Once again it would have to be Jessie Taskill from THE HARLOT, although I imagine she’d be quite a handful (I’m laughing!) Putting her into modern times would result in all sorts of trouble, I’m sure.
She’s just so brazen and outrageous that she’d be lot of fun to hang out with, if a bit of a bad influence. 😉 Hero wise, I’d love to be around Amshazar, the hero in SORCERESS. He’s my most mysterious man.
At times his magical presence and his leadership means he’s almost priest-like, and at others he’s a spy and a devastating seducer. That combination is very alluring.
- Which author, erotic or otherwise would you love to meet and why?
I get very shy and dazzled when I meet my “stars” so that’s a bit of a duel edged situation. For example, I met Alison Tyler in 2008 and was pretty much speechless. I’m laughing at it now. Alison is such a star, a vivacious and vibrant lady, and I was completely in awe. I’m also lucky to have met Portia Da Costa, who dazzles me with her warmth, humour, and her down to earth ways. We’ve met many times now and I think she’s getting used to me going all ditzy in her presence when I stop to think about who she is and what she’s done. I’d love to meet paranormal romance author Kresley Cole because I adore her work and think she’s supremely talented, but once again I’m sure I’d just stand there gawping and look like a fool.
- What’s your favourite genre within erotica and why?
That’s a hard one. I love writing different sub genres and that keeps me fresh and fascinated with what I do. I guess if you pressed me to an answer I’d have to say a story with paranormal or fantasy elements, because that holds the greatest challenge. Also, combining the erotic with the paranormal gives great scope for wild naughtiness in the content. 🙂 If you can win the reader over with the supernatural elements and suspend disbelief, the erotic elements can be magical.
- What are you working on at the moment?
I’m working on a short novel called FAYE’S SPIRIT. This one is the third in my Erogenous Zones series for Total-E-Bound. The series features three psychic sisters, and Faye is turning out to be a lot of fun to write. She’s an arty type and very cheeky. Her psychic gift is her ability to communicate with ghosts, and she’s working for two architects whose work space is haunted. As she tries to unravel the ghost’s story, she keeps being distracted by the two architects. Her sisters have both had ménage à trois affairs, and she feels left out.

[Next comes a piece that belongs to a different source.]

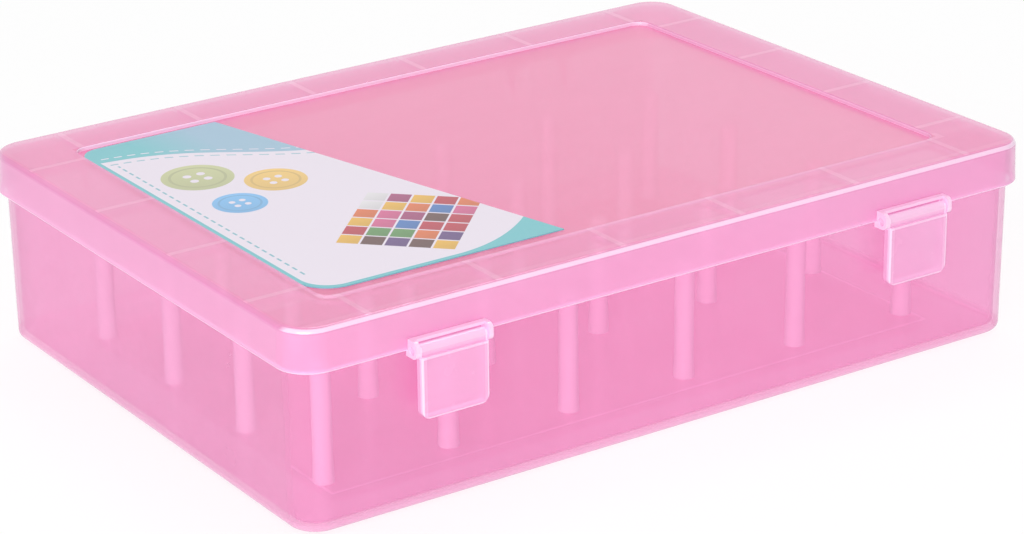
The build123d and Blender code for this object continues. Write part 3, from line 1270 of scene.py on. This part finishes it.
@dataclass
class Studio:
    """Camera, table top, surroundings and lamps. Lengths in metres and angles in degrees.

    Attributes:
        eye: Where the camera is.
        azimuth: How far it looks to the right of straight back.
        drop: How far down it looks.
        roll: How far it is rolled.
        lens: Its focal length in millimetres.
        sensor: Its sensor's width in millimetres.
        shift: How far its picture is shifted sideways, as a share of its width.
        sight: The nearest and the farthest that it sees.
        table_reach: The table top's radius.
        table_sides: How many sides its disc has.
        table_gap: How far it is under the box.
        fill: How strongly the surroundings light the box.
        softboxes: The lamps.
    """

    eye: Triple = (-0.40408, -0.59377, 0.30286)
    azimuth: float = 29.923
    drop: float = 21.601
    roll: float = -2.3217
    lens: float = 113.366
    sensor: float = 36.0
    shift: float = 0.2305
    sight: tuple[float, float] = (0.05, 20.0)
    table_reach: float = 4.0
    table_sides: int = 64
    table_gap: float = 0.0001
    fill: float = 0.47
    softboxes: tuple[Softbox, ...] = (
        Softbox("overhead_softbox", (0.38, 0.34, 1.1), (0.6, 0.3), 3.4),
        Softbox("front_softbox", (-0.88, -0.90, 0.5), (0.8, 0.6), 11.0),
    )

    def camera(self) -> None:
        """Makes the camera."""
        data = bpy.data.cameras.new("camera")
        data.sensor_width, data.lens, data.shift_x = self.sensor, self.lens, self.shift
        data.clip_start, data.clip_end = self.sight
        camera = bpy.data.objects.new("camera", data)
        turn = (
            Matrix.Rotation(-math.radians(self.azimuth), 4, "Z")
            @ Matrix.Rotation(math.radians(90.0 - self.drop), 4, "X")
            @ Matrix.Rotation(math.radians(self.roll), 4, "Z")
        )
        camera.matrix_world = Matrix.Translation(self.eye) @ turn
        bpy.context.scene.collection.objects.link(camera)
        bpy.context.scene.camera = camera

    def table(self) -> None:
        """Makes the table top, a disc under the box."""
        turns = [math.tau * i / self.table_sides for i in range(self.table_sides)]
        ring = [(self.table_reach * math.cos(a), self.table_reach * math.sin(a), 0.0) for a in turns]
        mesh = bpy.data.meshes.new("table_top")
        mesh.from_pydata(ring, [], [tuple(range(self.table_sides))])
        mesh.materials.append(StudioWhite().make())
        table = bpy.data.objects.new("table_top", mesh)
        table.location.z = CAD_BOX[0].z - self.table_gap
        bpy.context.scene.collection.objects.link(table)

    def world(self) -> None:
        """Makes the surroundings: white to the eye, softer as light."""
        world = bpy.data.worlds.new("studio")
        bpy.context.scene.world = world
        book = FinishBook(world)
        strength = self.fill + background_rays(book) * (1.0 - self.fill)
        white = {"Color": (1.0, 1.0, 1.0), "Strength": strength}
        sky = book.node("ShaderNodeBackground", {}, white).outputs[0]
        book.node("ShaderNodeOutputWorld", {}, {"Surface": sky})

    def build(self) -> None:
        """Sets the whole studio up."""
        scene = bpy.context.scene
        scene.view_settings.view_transform = "Standard"
        scene.cycles.transparent_max_bounces = SEE_THROUGH_LAYERS
        self.camera()
        self.table()
        self.world()
        for softbox in self.softboxes:
            softbox.build()


def main() -> None:
    """Builds the scene in order."""
    logging.basicConfig(level=logging.INFO)
    Studio().build()
    for piece in (Shells(), SpindleField(), Latches(), HingePins(), Label()):
        piece.build()
        logging.info("built: %s", type(piece).__name__)


if __name__ == "__main__":
    main()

Will this be her chance to get naughty with two men, and if so what will the repercussions be?
- What’s your biggest writing achievement? Why?
My first reaction is to say completing a novel that was over 100,000 words long. I couldn’t even begin to imagine that, when I set out. I was a short story writer for several years before I seriously approached novel writing. I’m also incredibly proud that I’ve had a short story appear in an anthology (STIRRING UP A STORM) alongside a Margaret Atwood work. She’s an amazing writer and I’m a huge fan. If you’d told me that I’d be in an anthology with her back when I was a student and first reading her work, I never would have believed it.
Ultimately the biggest challenge is to keep growing as a writer and to handle being self employed and motivated. It’s a lonely job at times and it requires dedication and self belief that can be difficult to muster and sustain. I’m still here after 15 years and I continue to grow and move forward. I’m proud of that achievement, even if it isn’t always the easiest job in the world!